Now, Ghosn seems to have pulled off a feat that seems even more improbable: escaping 24-hour surveillance in Japan to fly to Lebanon, apparently to avoid prosecution for alleged financial crimes.

Here’s what you need to know about the strange escape of Carlos Ghosn, the disgraced former head of one of the world’s biggest automobile groups.

Who is Carlos Ghosn?

Carlos Ghosn was long regarded as one of the titans of global auto industry. During his tenure as the head of Nissan and the French automaker Renault, he earned the nickname “Le Cost Killer” for closing factories and laying off employees. But he was credited for modernizing Nissan by bringing it back from the brink of bankruptcy and building what was regarded as the world’s largest automobile group.

Late in his tenure, however, Ghosn, who has French, Lebanese and Brazilian citizenship, reportedly started to butt up against Japanese corporate culture, where CEOs are generally paid less than in other countries and executive humility is valued.

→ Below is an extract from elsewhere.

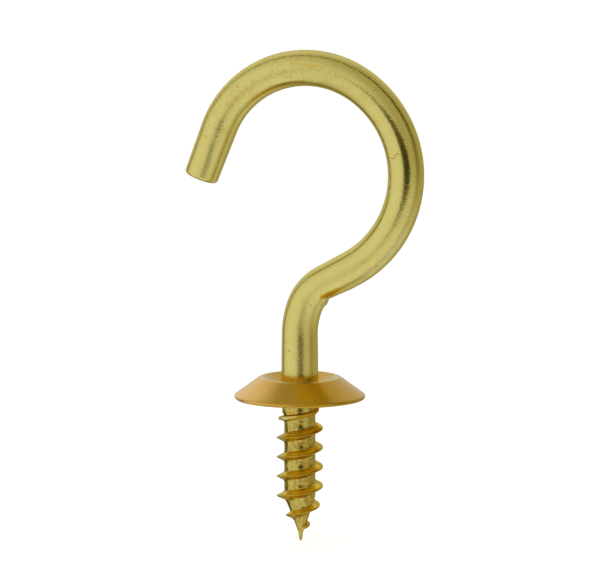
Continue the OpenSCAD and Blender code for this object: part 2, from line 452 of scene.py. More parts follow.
@dataclass(frozen=True)
class HookBrass:
    """The satin, pale yellow brass of the wire, with its handling marks, dirt in the rolled thread, and
    painted reflection, shade and sheen in its colour.
    """

    thread: ClassVar[str] = "thread_flank"    # the mesh's own mark of the thread's flanks
    clean: Colour = (0.625, 0.555, 0.178, 1.0)
    warm: Colour = (0.580, 0.430, 0.100, 1.0)
    fleck: Colour = (0.330, 0.250, 0.060, 1.0)
    # A painted orange reflection of the brass's own bends and of the collar.
    reflected_orange: Colour = (0.600, 0.345, 0.015, 1.0)
    umber: Colour = (0.270, 0.190, 0.040, 1.0)
    # The next three colours are painted: the gold reflection that the thread's flanks throw on one
    # another and that the collar throws on the shank's foot, a brighter painted light on the upper
    # turns, and a darker painted shade near the crests.
    reflected_gold: Colour = (0.860, 0.605, 0.065, 1.0)
    lit_gold: Colour = (1.000, 0.730, 0.090, 1.0)
    shaded_gold: Colour = (0.500, 0.315, 0.030, 1.0)
    # The next two colours are a painted sheen on the thread's flanks at the screw's left and right
    # sides.
    pale_sheen: Colour = (0.500, 0.450, 0.190, 1.0)
    dim_sheen: Colour = (0.520, 0.420, 0.075, 1.0)
    dull: Colour = (0.450, 0.345, 0.060, 1.0)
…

In November of 2018, Nissan announced that an internal investigation into Ghosn and another executive found Ghosn’s compensation had been underreported. There was also evidence that Ghosn committed other misconduct, including personal use of company assets, the investigation found. Japanese authorities arrested Ghosn in Tokyo on Nov. 19 of that year, according to Bloomberg.

What are the charges against Ghosn?

Ghosn faces up to 15 years in prison on charges of financial misconduct.

The indictments against him include accusations that another former executive underreported Ghosn’s income, and that Ghosn transferred an investment loss to Nissan during the 2008 financial crisis, according to the Associated Press.

Ghosn has denied all of the allegations against him. After fleeing the country, he said in a statement that he left because he faced “injustice and political persecution,” according to the Associated Press.

Ghosn also appears to have broken Japanese law by jumping his bail and traveling to Lebanon.

How did Ghosn end up in Lebanon?

It’s not much of a surprise that Ghosn decided to go to Lebanon, a country where he is a citizen and has a home, and that does not have an extradition treaty with Japan. The bigger mystery is how he managed to escape 24-hour manned and video surveillance and travel out of Japan — even after his passports had been revoked.

The Wall Street Journal reports that Ghosn’s associates and his wife, Carole, had worked for months to form a plan to spirit the executive out of Japan. The Journal and other outlets reported that a private jet flew Ghosn from Japan’s Kansai International Airport to Turkey, and he was later moved to Lebanon. Various reports have suggested that he arrived in Lebanon using an ID card, a French passport, or a forged passport.

The Lebanese Foreign Ministry says that he arrived in the country legally, according to the Associated Press.

Can Ghosn be deported back to Japan?

After Ghosn fled Japan, Interpol, which fosters international cooperation among police departments, sent Lebanon a “red notice” for Ghosn, meaning he’s wanted for arrest. However, Lebanon is not obligated to send Ghosn back because it doesn’t have an extradition treaty with Japan.

Membership in Interpol is voluntary, and Lebanon doesn’t face any legal ramifications if it decides to ignore the red notice, says Michelle A. Estlund, a lawyer who specializes in Interpol criminal defense work.

“There are countries that don’t take any action, even if they know a person is the subject of a red notice and they know that the person is in their country,” Estlund says. Although ignoring the order may threaten Lebanon’s democratic relationship with Japan, it’s “not going to be penalized by Interpol or part of Interpol” if it chooses not to extradite Ghosn, she adds.

Estlund notes that a country may decide not to extradite someone for a variety of reasons. Extradition can be especially unlikely if officials are concerned that a prosecution may be politically motivated — as Ghosn alleges is the case in Japan.

In an interview with the Associated Press, Lebanese Justice Minister Albert Serhan seemingly cast doubt on whether Lebanon would return Ghosn to Japan. “Lebanese authorities have no security or judiciary charges against him,” Serhan said. “He entered the border like any other Lebanese using a legal passport.”